(TASK PROMPT)
Only the lines from the one with "for node in" through the one with "return Wire(self.tree, made.outputs[out])" are to be restated, word for word, with both of them included.

(DATA ENTRIES)
========

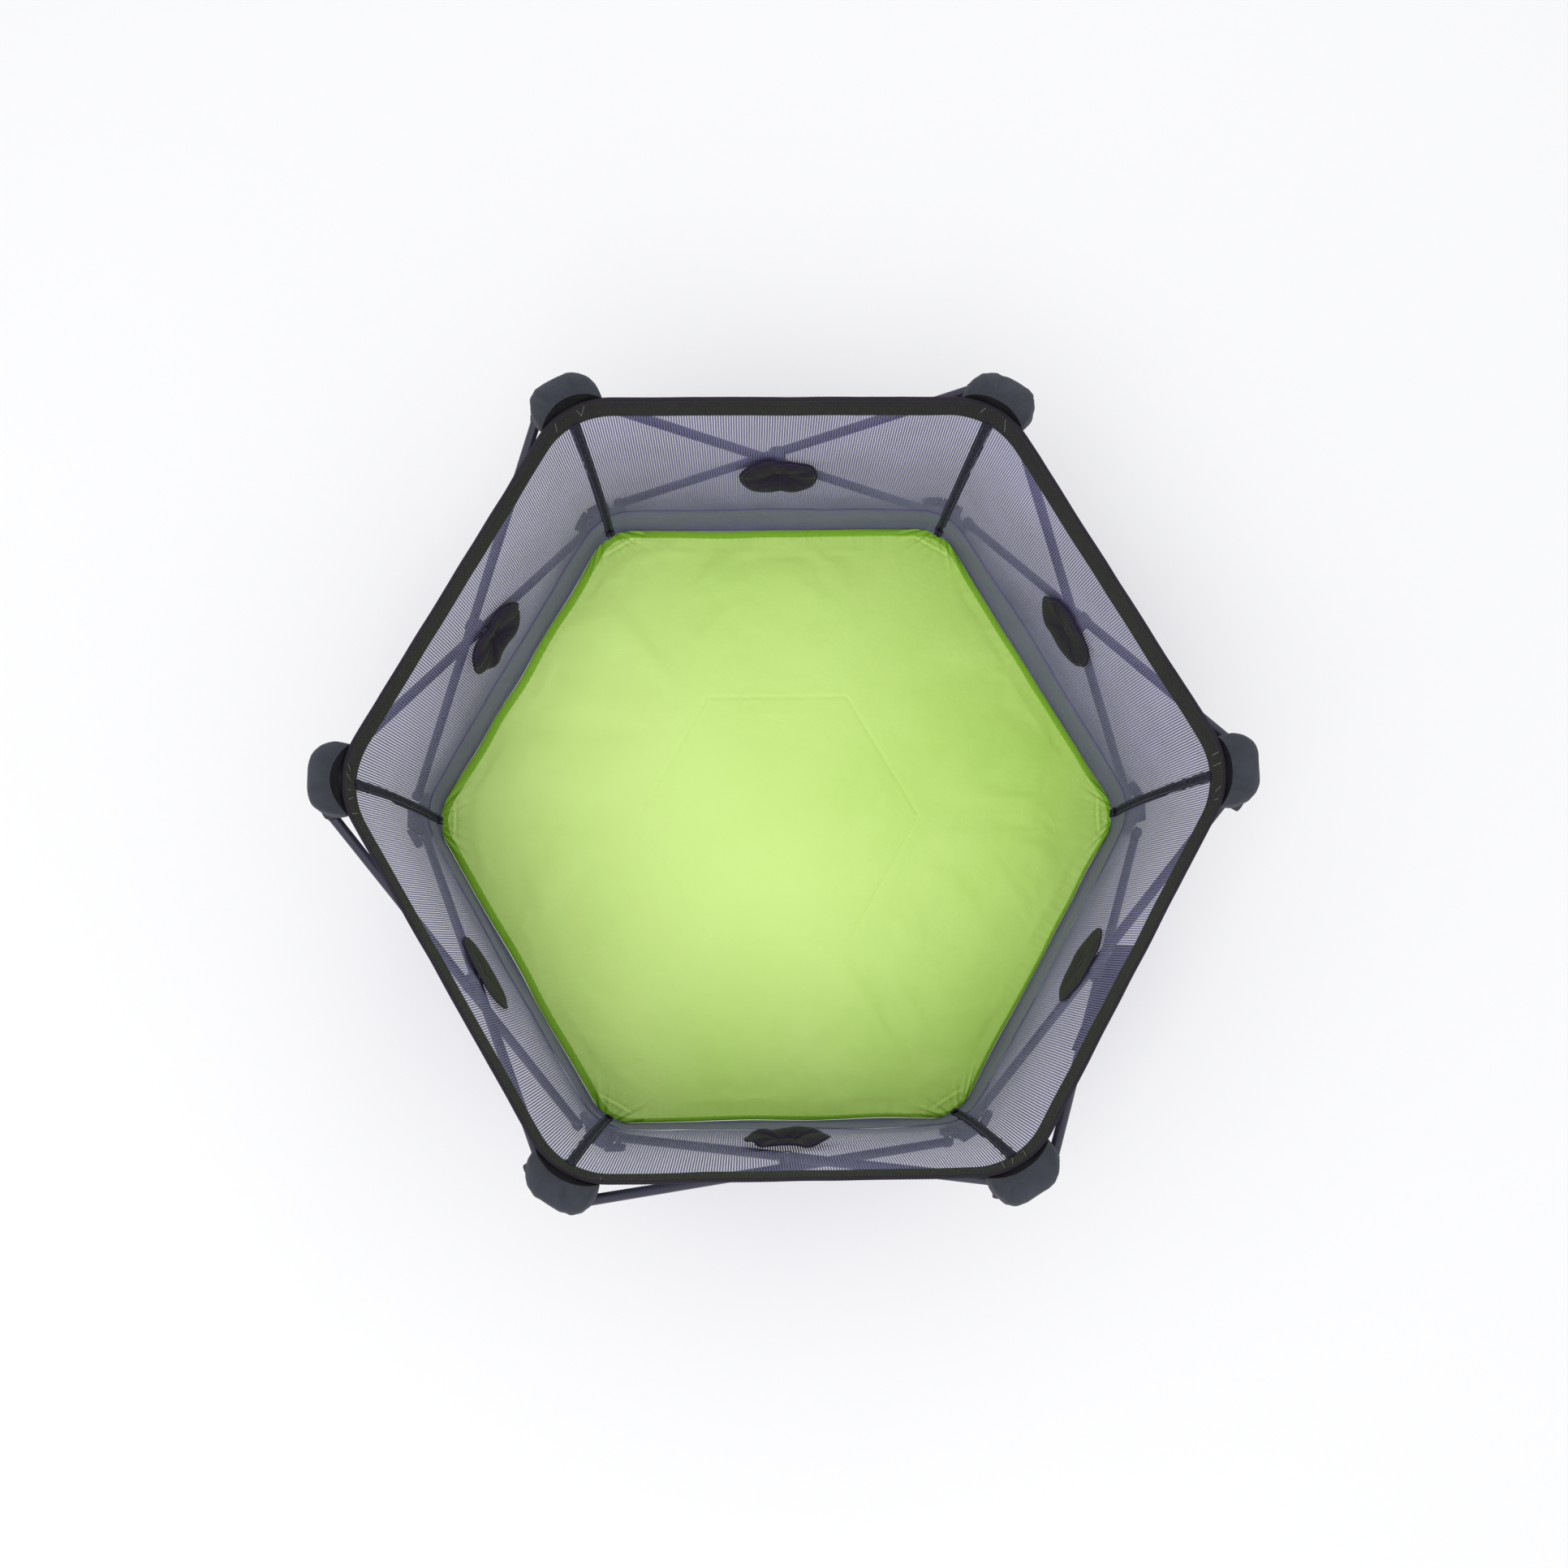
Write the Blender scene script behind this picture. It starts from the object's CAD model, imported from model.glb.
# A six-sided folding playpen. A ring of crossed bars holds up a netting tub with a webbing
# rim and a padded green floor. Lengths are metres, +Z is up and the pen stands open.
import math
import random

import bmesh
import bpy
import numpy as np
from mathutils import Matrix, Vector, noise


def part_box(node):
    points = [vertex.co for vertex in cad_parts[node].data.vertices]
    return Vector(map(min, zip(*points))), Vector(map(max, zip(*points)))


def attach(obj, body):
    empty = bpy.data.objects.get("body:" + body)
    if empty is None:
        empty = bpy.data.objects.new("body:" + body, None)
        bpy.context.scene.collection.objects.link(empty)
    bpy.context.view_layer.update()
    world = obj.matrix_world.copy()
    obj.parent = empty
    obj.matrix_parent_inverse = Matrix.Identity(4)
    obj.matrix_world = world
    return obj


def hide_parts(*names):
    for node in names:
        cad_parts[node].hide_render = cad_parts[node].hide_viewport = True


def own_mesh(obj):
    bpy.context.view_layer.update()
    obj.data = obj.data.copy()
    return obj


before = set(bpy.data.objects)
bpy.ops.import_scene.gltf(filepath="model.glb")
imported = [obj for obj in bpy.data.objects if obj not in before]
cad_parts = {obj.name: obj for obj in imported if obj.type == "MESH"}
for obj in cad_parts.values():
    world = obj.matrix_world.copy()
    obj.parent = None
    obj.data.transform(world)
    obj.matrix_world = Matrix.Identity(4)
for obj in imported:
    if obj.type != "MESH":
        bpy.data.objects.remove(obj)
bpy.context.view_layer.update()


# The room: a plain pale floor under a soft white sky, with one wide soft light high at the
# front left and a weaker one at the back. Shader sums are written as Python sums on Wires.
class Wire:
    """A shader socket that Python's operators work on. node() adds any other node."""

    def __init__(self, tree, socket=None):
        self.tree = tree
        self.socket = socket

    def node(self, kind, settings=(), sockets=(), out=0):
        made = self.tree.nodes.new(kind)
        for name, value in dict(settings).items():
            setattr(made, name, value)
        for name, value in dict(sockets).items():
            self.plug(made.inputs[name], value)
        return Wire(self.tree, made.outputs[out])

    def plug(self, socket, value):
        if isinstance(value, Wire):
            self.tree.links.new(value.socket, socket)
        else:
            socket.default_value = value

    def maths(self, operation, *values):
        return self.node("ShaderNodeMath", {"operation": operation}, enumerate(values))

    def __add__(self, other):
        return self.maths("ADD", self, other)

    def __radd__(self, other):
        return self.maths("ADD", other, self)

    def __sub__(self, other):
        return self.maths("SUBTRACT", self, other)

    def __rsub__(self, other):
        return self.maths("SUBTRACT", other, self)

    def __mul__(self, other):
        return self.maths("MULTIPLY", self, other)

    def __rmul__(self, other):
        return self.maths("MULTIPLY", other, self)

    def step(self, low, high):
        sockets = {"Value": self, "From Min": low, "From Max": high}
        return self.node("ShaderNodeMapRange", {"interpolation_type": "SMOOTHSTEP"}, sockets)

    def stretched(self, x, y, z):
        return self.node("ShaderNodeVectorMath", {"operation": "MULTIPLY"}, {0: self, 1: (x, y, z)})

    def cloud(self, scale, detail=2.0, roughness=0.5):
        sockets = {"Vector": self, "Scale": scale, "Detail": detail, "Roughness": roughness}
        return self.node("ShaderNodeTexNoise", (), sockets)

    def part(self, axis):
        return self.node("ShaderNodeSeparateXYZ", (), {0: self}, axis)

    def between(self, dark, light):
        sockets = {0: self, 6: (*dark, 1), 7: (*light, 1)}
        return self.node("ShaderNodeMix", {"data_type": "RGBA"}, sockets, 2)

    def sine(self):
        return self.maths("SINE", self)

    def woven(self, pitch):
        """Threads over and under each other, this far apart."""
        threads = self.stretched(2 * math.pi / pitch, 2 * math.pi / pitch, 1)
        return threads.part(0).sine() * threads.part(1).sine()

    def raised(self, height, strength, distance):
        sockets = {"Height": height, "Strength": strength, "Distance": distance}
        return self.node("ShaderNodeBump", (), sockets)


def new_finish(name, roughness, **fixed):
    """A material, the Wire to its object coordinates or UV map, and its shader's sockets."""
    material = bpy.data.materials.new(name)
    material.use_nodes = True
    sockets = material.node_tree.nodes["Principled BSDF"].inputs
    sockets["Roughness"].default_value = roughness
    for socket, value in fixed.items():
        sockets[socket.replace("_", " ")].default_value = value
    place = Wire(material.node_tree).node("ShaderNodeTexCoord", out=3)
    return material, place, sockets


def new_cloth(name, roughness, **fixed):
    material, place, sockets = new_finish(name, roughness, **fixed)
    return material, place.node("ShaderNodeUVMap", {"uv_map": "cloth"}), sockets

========

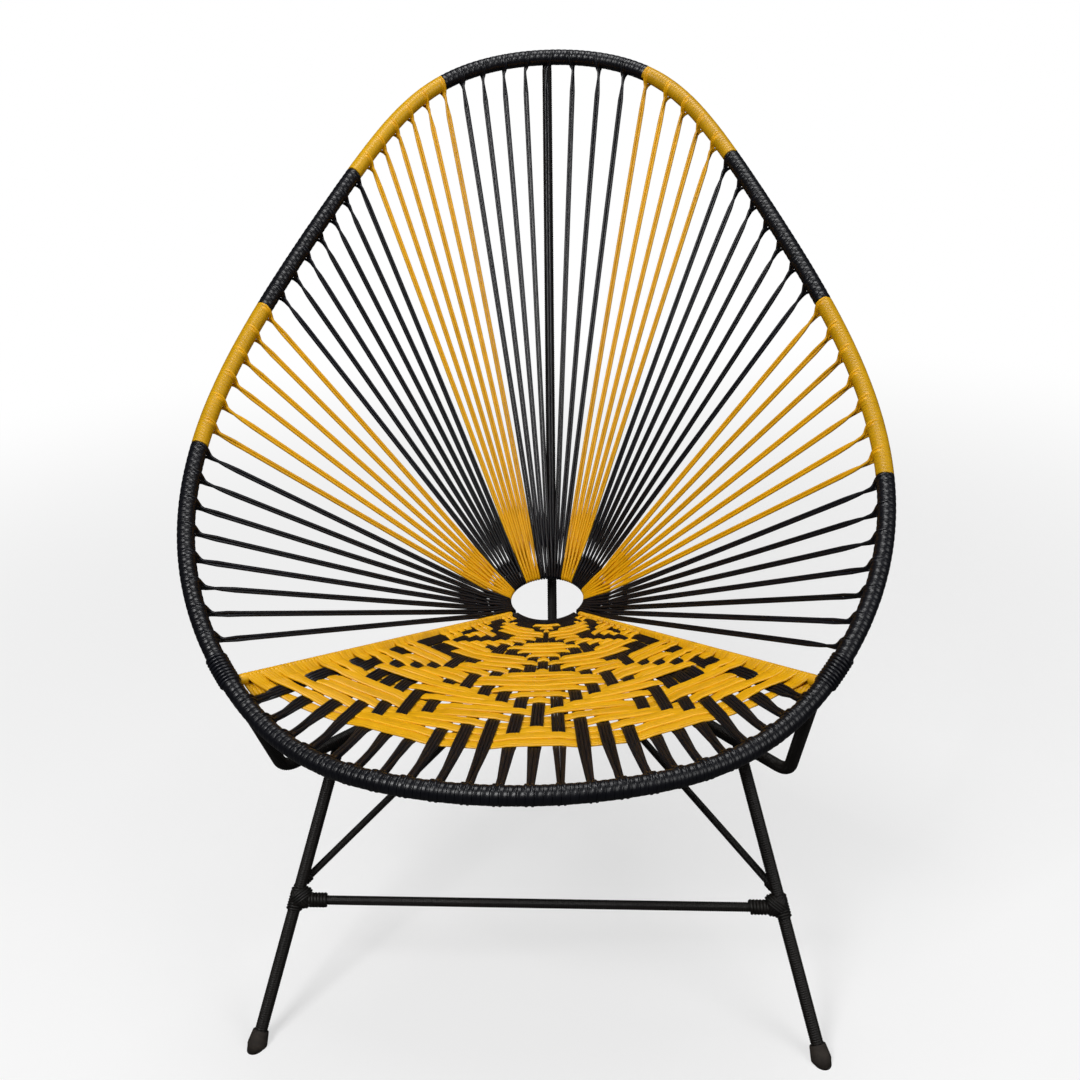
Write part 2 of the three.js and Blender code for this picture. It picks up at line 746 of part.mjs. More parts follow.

========

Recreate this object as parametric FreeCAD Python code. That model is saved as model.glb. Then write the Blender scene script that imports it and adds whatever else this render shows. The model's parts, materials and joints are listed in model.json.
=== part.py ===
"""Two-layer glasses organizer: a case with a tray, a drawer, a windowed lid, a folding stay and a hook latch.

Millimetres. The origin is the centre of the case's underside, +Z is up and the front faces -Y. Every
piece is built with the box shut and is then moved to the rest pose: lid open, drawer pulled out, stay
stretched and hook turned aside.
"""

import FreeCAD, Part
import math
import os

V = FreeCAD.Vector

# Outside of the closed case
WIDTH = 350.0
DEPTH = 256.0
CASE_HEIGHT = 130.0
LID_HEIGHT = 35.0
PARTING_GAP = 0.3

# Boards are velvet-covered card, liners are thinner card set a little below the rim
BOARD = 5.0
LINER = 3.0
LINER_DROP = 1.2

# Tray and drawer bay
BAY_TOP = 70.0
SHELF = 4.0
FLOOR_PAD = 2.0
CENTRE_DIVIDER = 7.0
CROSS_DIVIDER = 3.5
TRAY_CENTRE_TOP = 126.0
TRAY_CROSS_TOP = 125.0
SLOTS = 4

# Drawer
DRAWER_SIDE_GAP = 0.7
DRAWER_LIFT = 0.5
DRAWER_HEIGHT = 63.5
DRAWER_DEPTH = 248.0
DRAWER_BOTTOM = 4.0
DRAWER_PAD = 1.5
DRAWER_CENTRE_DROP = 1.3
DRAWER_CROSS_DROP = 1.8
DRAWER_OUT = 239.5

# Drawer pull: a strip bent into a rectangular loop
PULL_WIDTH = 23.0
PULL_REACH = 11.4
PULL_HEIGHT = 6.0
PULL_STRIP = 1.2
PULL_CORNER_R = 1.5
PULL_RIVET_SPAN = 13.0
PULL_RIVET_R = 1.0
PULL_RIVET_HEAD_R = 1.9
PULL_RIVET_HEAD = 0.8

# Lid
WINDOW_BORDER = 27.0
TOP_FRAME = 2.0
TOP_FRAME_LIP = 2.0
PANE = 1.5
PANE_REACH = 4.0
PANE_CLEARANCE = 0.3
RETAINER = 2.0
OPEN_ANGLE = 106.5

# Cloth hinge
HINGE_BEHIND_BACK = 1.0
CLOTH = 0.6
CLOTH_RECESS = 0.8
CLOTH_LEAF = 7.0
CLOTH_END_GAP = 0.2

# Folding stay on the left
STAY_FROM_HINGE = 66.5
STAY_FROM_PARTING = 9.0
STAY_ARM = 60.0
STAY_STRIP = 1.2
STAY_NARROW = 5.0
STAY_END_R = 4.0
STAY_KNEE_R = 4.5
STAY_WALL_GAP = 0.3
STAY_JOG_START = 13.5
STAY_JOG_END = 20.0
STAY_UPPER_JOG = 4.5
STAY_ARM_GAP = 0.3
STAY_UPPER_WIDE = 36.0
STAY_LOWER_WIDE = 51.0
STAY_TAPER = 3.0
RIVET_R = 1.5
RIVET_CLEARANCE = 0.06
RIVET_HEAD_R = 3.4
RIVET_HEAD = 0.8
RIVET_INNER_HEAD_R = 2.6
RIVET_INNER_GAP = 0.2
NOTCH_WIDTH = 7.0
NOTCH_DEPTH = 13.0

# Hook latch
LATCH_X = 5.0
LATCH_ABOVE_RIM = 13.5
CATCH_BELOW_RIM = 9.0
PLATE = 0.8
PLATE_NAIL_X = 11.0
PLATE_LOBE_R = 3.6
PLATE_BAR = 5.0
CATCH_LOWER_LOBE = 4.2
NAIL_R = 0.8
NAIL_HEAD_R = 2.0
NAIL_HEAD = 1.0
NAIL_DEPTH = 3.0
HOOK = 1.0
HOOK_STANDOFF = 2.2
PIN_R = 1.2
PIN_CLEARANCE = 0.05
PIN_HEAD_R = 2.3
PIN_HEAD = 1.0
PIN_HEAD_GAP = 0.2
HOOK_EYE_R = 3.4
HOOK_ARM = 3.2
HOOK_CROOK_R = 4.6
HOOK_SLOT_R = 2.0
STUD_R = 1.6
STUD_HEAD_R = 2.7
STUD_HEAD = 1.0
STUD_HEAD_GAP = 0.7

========

(ANSWER TO THE EXERCISE)
    for node in names:
        cad_parts[node].hide_render = cad_parts[node].hide_viewport = True


def own_mesh(obj):
    bpy.context.view_layer.update()
    obj.data = obj.data.copy()
    return obj


before = set(bpy.data.objects)
bpy.ops.import_scene.gltf(filepath="model.glb")
imported = [obj for obj in bpy.data.objects if obj not in before]
cad_parts = {obj.name: obj for obj in imported if obj.type == "MESH"}
for obj in cad_parts.values():
    world = obj.matrix_world.copy()
    obj.parent = None
    obj.data.transform(world)
    obj.matrix_world = Matrix.Identity(4)
for obj in imported:
    if obj.type != "MESH":
        bpy.data.objects.remove(obj)
bpy.context.view_layer.update()


# The room: a plain pale floor under a soft white sky, with one wide soft light high at the
# front left and a weaker one at the back. Shader sums are written as Python sums on Wires.
class Wire:
    """A shader socket that Python's operators work on. node() adds any other node."""

    def __init__(self, tree, socket=None):
        self.tree = tree
        self.socket = socket

    def node(self, kind, settings=(), sockets=(), out=0):
        made = self.tree.nodes.new(kind)
        for name, value in dict(settings).items():
            setattr(made, name, value)
        for name, value in dict(sockets).items():
            self.plug(made.inputs[name], value)
        return Wire(self.tree, made.outputs[out])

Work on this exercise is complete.